Prophetic vision from no more than even 35 thousand feet, augmented by just a little history, knows that nations do not have a permanent lease on their glory. Even minor prophets know that God will pronounce His judgments on wickedness, upon those who have forsaken Him, upon those who are offering sacrifices to other gods, worshipping the works of their own hands. Sound at all familiar? Not concerned?

 Be ready; for the Son of Man is coming at an hour that you do not expect. (Luke 12:40)

False prophets surface in times of trouble. Hitler was Germany’s. His angry rhetoric awakened the indignation of a nation with a wounded self-image.

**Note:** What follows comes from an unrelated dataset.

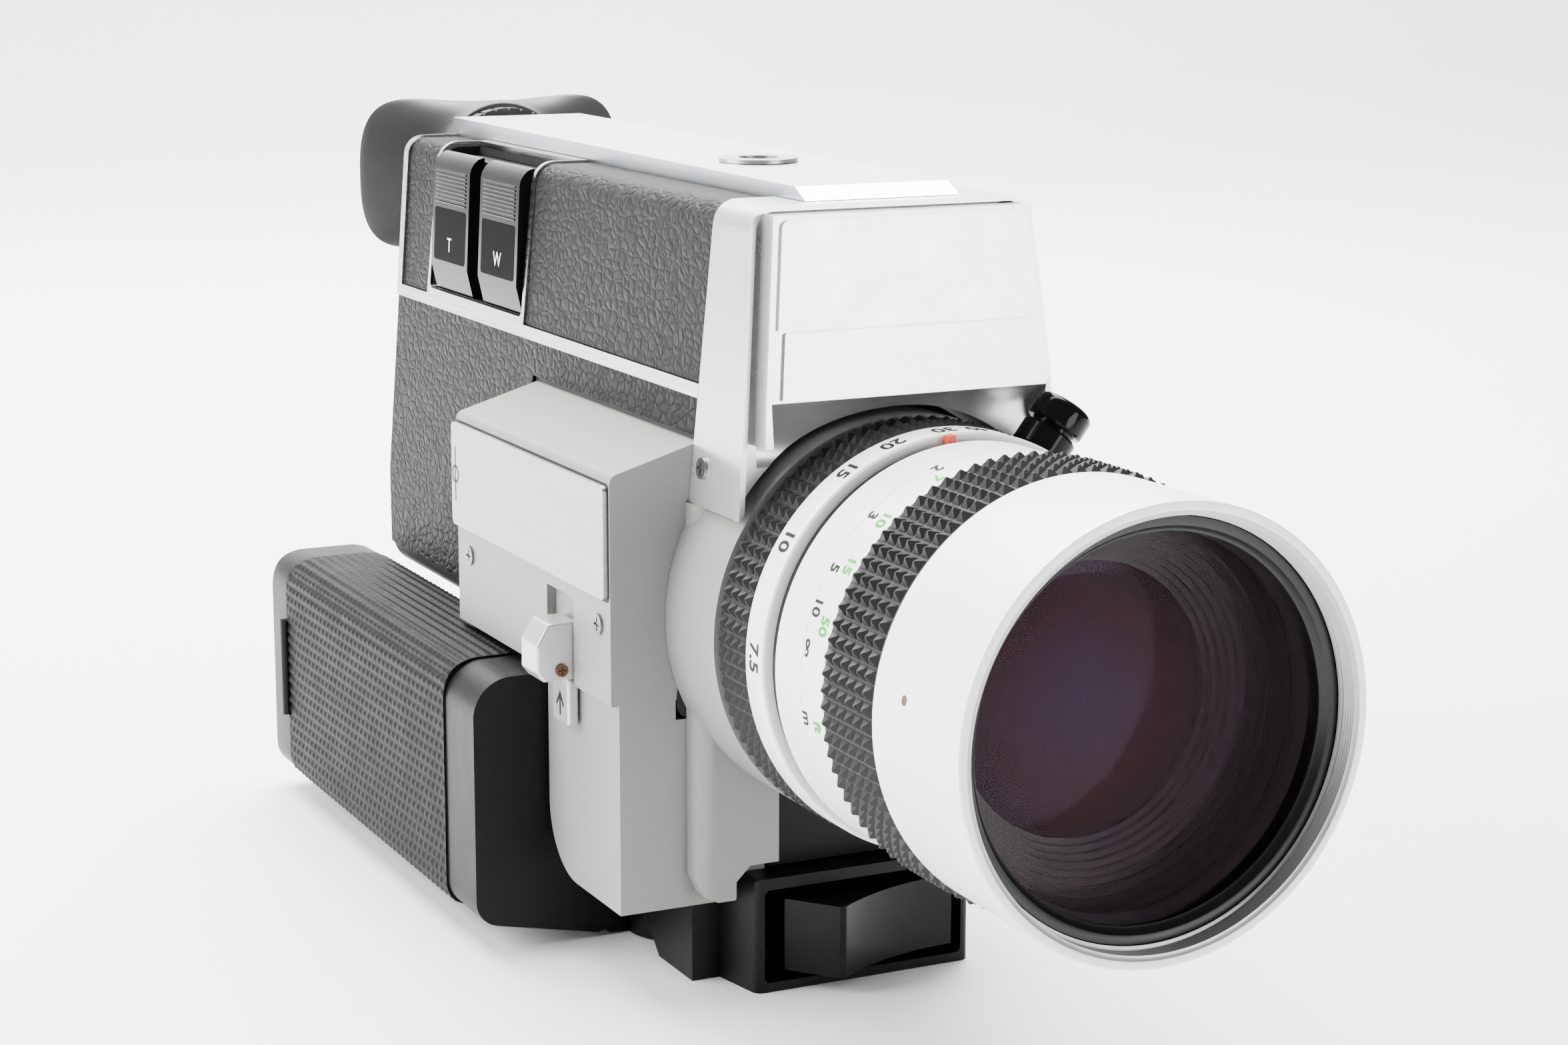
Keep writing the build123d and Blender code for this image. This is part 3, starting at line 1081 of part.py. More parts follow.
with BuildPart() as battery_lid:
    with BuildSketch(at_y(GRIP_REAR)):
        add(grip_section(CAP_INSET - 0.2))
    extrude(amount=GRIP_REAR - GRIP_SKIN_REAR - 0.3)
    fillet(battery_lid.edges().group_by(Axis.Y)[-1], 2.0)
    with BuildSketch(at_y(GRIP_REAR - 1.8)):
        add(grip_section(SKIN_T + SHELL_T))
    extrude(amount=15.0, mode=Mode.SUBTRACT)
    add(lid_knuckle(LID_KNUCKLE_R, 0.0))
save(battery_lid.part, "battery_lid")

with BuildPart() as battery_cells:
    for z in CELL_ROWS:
        for start in (CELL_START, CELL_START + CELL_LENGTH + 0.3):
            add(lens_ring(start + 1.0, start + CELL_LENGTH, CELL_R, 0, (CELL_X, z)))
            add(lens_ring(start, start + 1.0, 2.75, 0, (CELL_X, z)))
save(battery_cells.part, "battery_cells")
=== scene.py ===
import json
import math

import bmesh
import bpy
import numpy as np
from mathutils import Matrix, Vector


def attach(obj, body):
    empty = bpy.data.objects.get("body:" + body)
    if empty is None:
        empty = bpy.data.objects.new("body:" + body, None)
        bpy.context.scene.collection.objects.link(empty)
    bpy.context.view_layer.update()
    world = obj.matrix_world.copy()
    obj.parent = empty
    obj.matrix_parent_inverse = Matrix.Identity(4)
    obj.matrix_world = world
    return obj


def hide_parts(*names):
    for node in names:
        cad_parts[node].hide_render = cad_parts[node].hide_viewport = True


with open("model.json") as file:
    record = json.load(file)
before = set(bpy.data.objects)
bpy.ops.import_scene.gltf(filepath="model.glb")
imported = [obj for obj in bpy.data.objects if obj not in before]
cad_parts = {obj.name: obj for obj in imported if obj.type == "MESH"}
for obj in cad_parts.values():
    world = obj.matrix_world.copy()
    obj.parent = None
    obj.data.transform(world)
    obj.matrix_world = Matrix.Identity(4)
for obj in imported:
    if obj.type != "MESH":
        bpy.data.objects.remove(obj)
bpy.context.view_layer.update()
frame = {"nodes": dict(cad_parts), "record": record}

# Shapes are given in millimetres and turned into metres where a mesh is made. X is across, Y runs from
# the lens (negative) to the eyepiece, Z is up, and the lens turns about an axis along Y at height LENS_Z.
MM = 0.001
LENS_Z = 59.4
EYEPIECE_Z = 111.0


# ------------------------------------------------------------------ materials
class Look:
    """A small helper for wiring one procedural material, in object coordinates (metres)."""

    def __init__(self, name):
        self.mat = bpy.data.materials.new(name)
        self.mat.use_nodes = True
        self.tree = self.mat.node_tree
        self.bsdf = self.tree.nodes["Principled BSDF"]
        self.coord = self.tree.nodes.new("ShaderNodeTexCoord").outputs["Object"]

    def node(self, kind, **values):
        n = self.tree.nodes.new(kind)
        for key, value in values.items():
            if hasattr(n, key):
                setattr(n, key, value)
            else:
                n.inputs[key.replace("_", " ")].default_value = value
        return n

    def link(self, a, b):
        self.tree.links.new(a, b)

    def stretched(self, scale):
        m = self.node("ShaderNodeMapping")
        m.inputs["Scale"].default_value = scale
        self.link(self.coord, m.inputs["Vector"])
        return m.outputs["Vector"]

    def noise(self, scale, detail=3.0, rough=0.5, distort=0.0, vector=None):
        n = self.node("ShaderNodeTexNoise")
        n.inputs["Scale"].default_value = scale
        n.inputs["Detail"].default_value = detail
        n.inputs["Roughness"].default_value = rough
        n.inputs["Distortion"].default_value = distort
        self.link(vector or self.coord, n.inputs["Vector"])
        return n.outputs["Fac"]

    def ramp(self, fac, stops):
        r = self.node("ShaderNodeValToRGB")
        ramp = r.color_ramp
        while len(ramp.elements) < len(stops):
            ramp.elements.new(0.5)
        for e, (pos, color) in zip(ramp.elements, stops):
            e.position = pos
            e.color = (*color, 1.0) if len(color) == 3 else color
        self.link(fac, r.inputs["Fac"])
        return r.outputs["Color"]

    def mix(self, fac, a, b):
        m = self.node("ShaderNodeMix", data_type="RGBA")
        if isinstance(fac, float):
            m.inputs[0].default_value = fac
        else:
            self.link(fac, m.inputs[0])
        for socket, value in ((m.inputs[6], a), (m.inputs[7], b)):
            if isinstance(value, tuple):
                socket.default_value = (*value, 1.0)
            else:
                self.link(value, socket)
        return m.outputs[2]

    def scaled(self, fac, low, high):
        m = self.node("ShaderNodeMapRange")
        m.inputs["To Min"].default_value = low
        m.inputs["To Max"].default_value = high
        self.link(fac, m.inputs["Value"])
        return m.outputs["Result"]

    def math(self, op, a, b=None):
        m = self.node("ShaderNodeMath", operation=op)
        for i, value in enumerate((a, b)):
            if value is None:
                continue
            if isinstance(value, (int, float)):
                m.inputs[i].default_value = value
            else:
                self.link(value, m.inputs[i])
        return m.outputs[0]

    def set(self, **values):
        for key, value in values.items():
            socket = self.bsdf.inputs[key.replace("_", " ")]
            if isinstance(value, tuple):
                socket.default_value = (*value, 1.0)
            elif isinstance(value, (int, float)):
                socket.default_value = value
            else:
                self.link(value, socket)

    def bump(self, height, strength, distance):
        b = self.node("ShaderNodeBump")
        b.inputs["Strength"].default_value = strength
        b.inputs["Distance"].default_value = distance
        self.link(height, b.inputs["Height"])
        chained = self.bsdf.inputs["Normal"]
        if chained.is_linked:
            self.link(chained.links[0].from_socket, b.inputs["Normal"])
        self.link(b.outputs["Normal"], chained)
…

Galvanized under his leadership, his nation raised itself up and destroyed most of Europe, putting the whole world at risk.  Beware of egoist leaders who promise, whatever it takes, to restore the glory of their nation (as they see it).

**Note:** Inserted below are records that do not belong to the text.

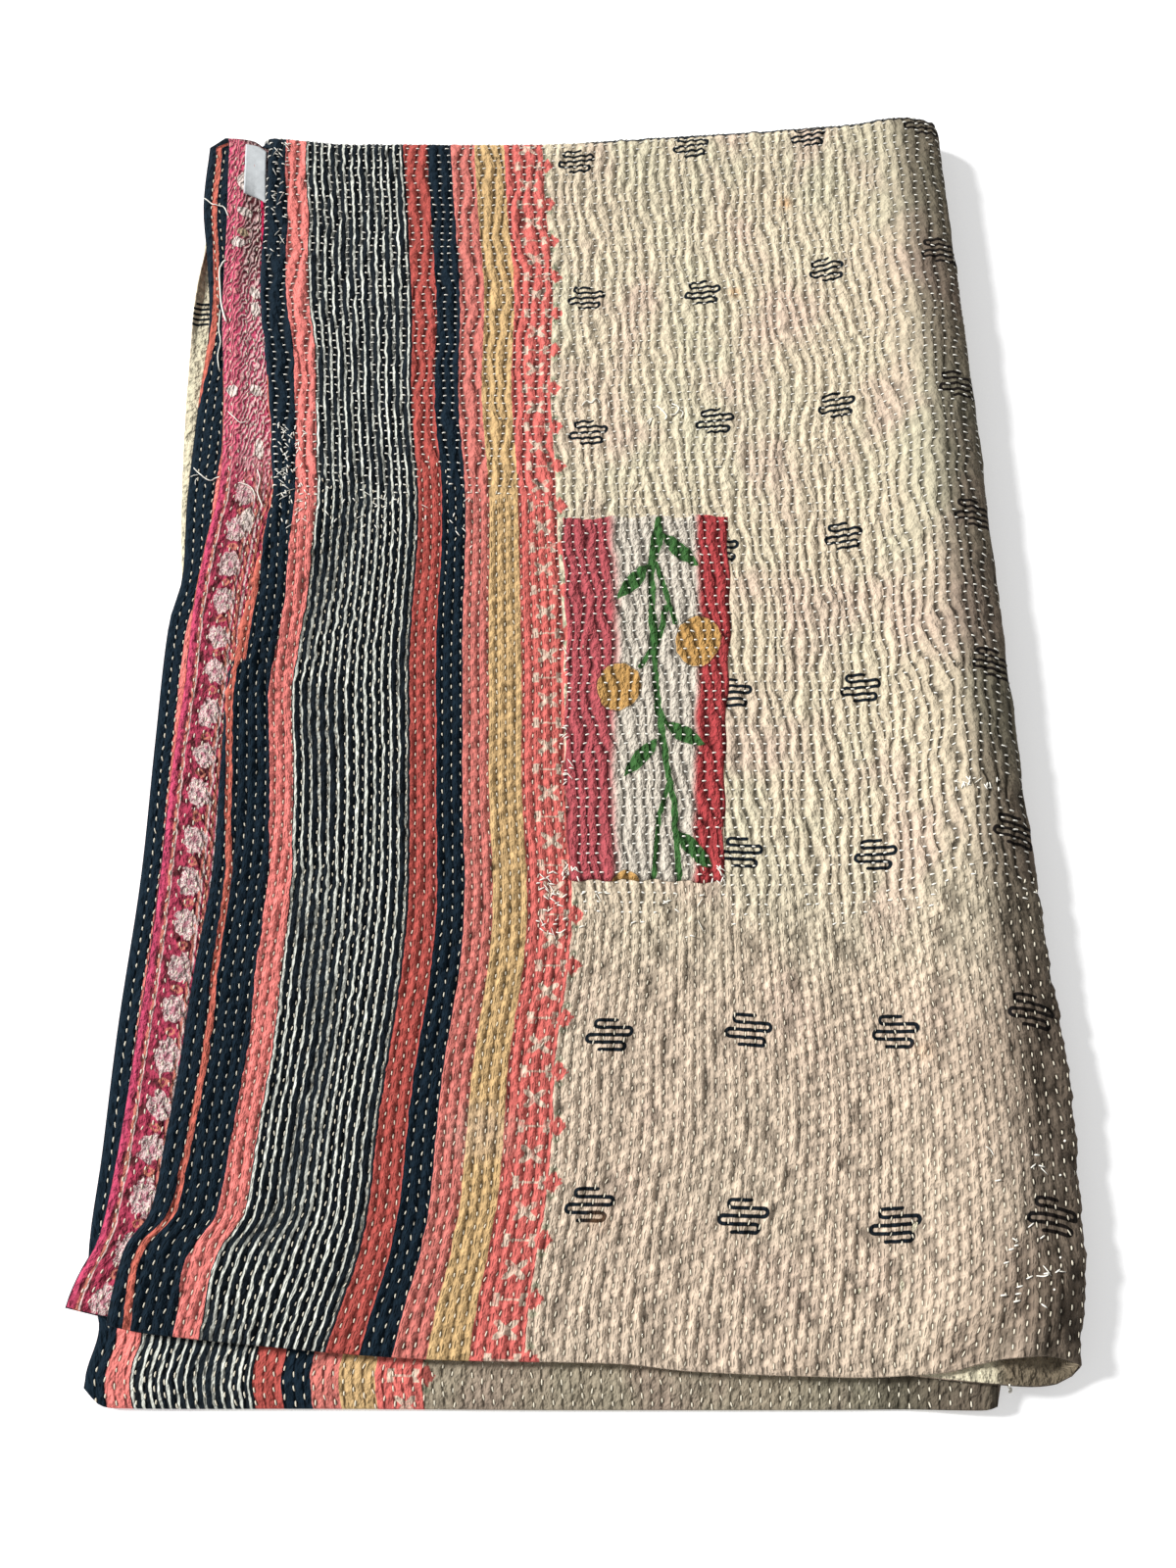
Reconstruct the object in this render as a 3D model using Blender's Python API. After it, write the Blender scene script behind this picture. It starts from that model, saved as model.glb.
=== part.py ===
"""A kantha quilt of old sari cloth, folded in four and laid flat, with its sewn-on patch and blank side label.

The quilt is one flat slab, ridged by its rows of running stitch, that is folded twice. The first fold runs
along its length at the right, and the second runs across the doubled cloth at the far end. That leaves four
layers, from the top: front up, back up, front up, back up. X runs to the right, Y away from the near end,
where the four hems lie one past the other, and Z up from the surface that the quilt lies on.
"""

import math
from collections import namedtuple

import bmesh
import bpy
from mathutils import Vector

# ---- Driving dimensions, in metres ----
QUILT_WIDTH = 1.30
UPPER_LENGTH = 1.02  # straight length of the two upper layers
FAR_FOLD_LENGTH = 0.04  # cloth that goes round the far fold
LOWER_LENGTH = 1.04  # straight length of the two lower layers
QUILT_LENGTH = UPPER_LENGTH + FAR_FOLD_LENGTH + LOWER_LENGTH

THICKNESS = 0.0030
HALF = THICKNESS / 2
PAIR_GAP = 0.0016  # between the two layers of a pair
STACK_GAP = 0.0014  # between the upper pair and the lower one
HEM_PINCH = 0.65  # how much of the thickness is left at a hem
HEM_WIDTH = 0.012

RIDGE_PITCH = 0.0082  # one ridge between two rows of stitch
RIDGE_HEIGHT = 0.0008  # above and below the mean surface
RIDGE_WANDER = 0.0015  # how far a ridge strays sideways

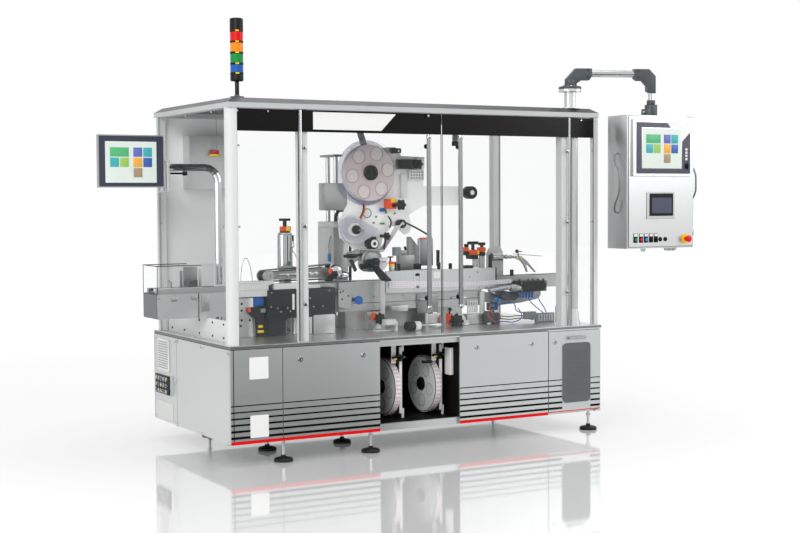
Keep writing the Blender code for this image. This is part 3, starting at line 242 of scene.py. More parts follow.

Perhaps God does not like the way the American Dream is playing out. What does God do with a nation of people who have become “lovers of self, lovers of money, boastful and arrogant?”  Because we are Americans, will God excuse us if we are ungrateful, unholy, and unloving? Will God not have to apologize to other nations if he overlooks people who are “irreconcilable and without self-control, people who have become haters of good, lovers of pleasure rather than lovers of God.” And how much worse is it when we are “holding to a form of godliness although we have denied its power?” (Borrowing from the prophetic voice of Paul in II Timothy 3.)

The last person you want at a party is a prophet, isn’t it? They say things no one wants to hear. The stock market may be rocking along, most terrorism is on foreign soil and the Yankees may be back this year. The prophet interrupts the festive spirit, saying: “From God’s perspective, things are not as they seem.”

As to our melting pot, there is a great showdown between the cross and the crescent playing out before us. It is hard to conceive that our great Alchemist will melt the two together. How are the people of the cross to turn the other cheek and love an enemy who would like their head on a platter? For my kid’s sake, I regret that a quick fix has not been offered. Shall we just tread water then, waiting for Jesus to come back, since there is no hope? (FYI: That was not the prophetic voice.)

Perhaps we should begin by praying for our leaders. Perhaps we should be careful to avoid indignant and haughty voices who lead polls by expressing their ignorance in anger. Perhaps we should not ultimately trust in our robust economy or our military might. Perhaps we can see the prophetic value printed on our currency: “In God we trust.” To avoid becoming the American nightmare, may we reclaim for God what is rightly his within this American Dream.

Father, I pray for the United States of America that you would have mercy on her. We are a proud and independent people who have lost their way. Interrupt us where our pursuit of happiness has run afoul with your idea of liberty and freedom. Raise up the prophetic voices, Lord, and grant they become the roaring and the bubbling we hear next. Amen.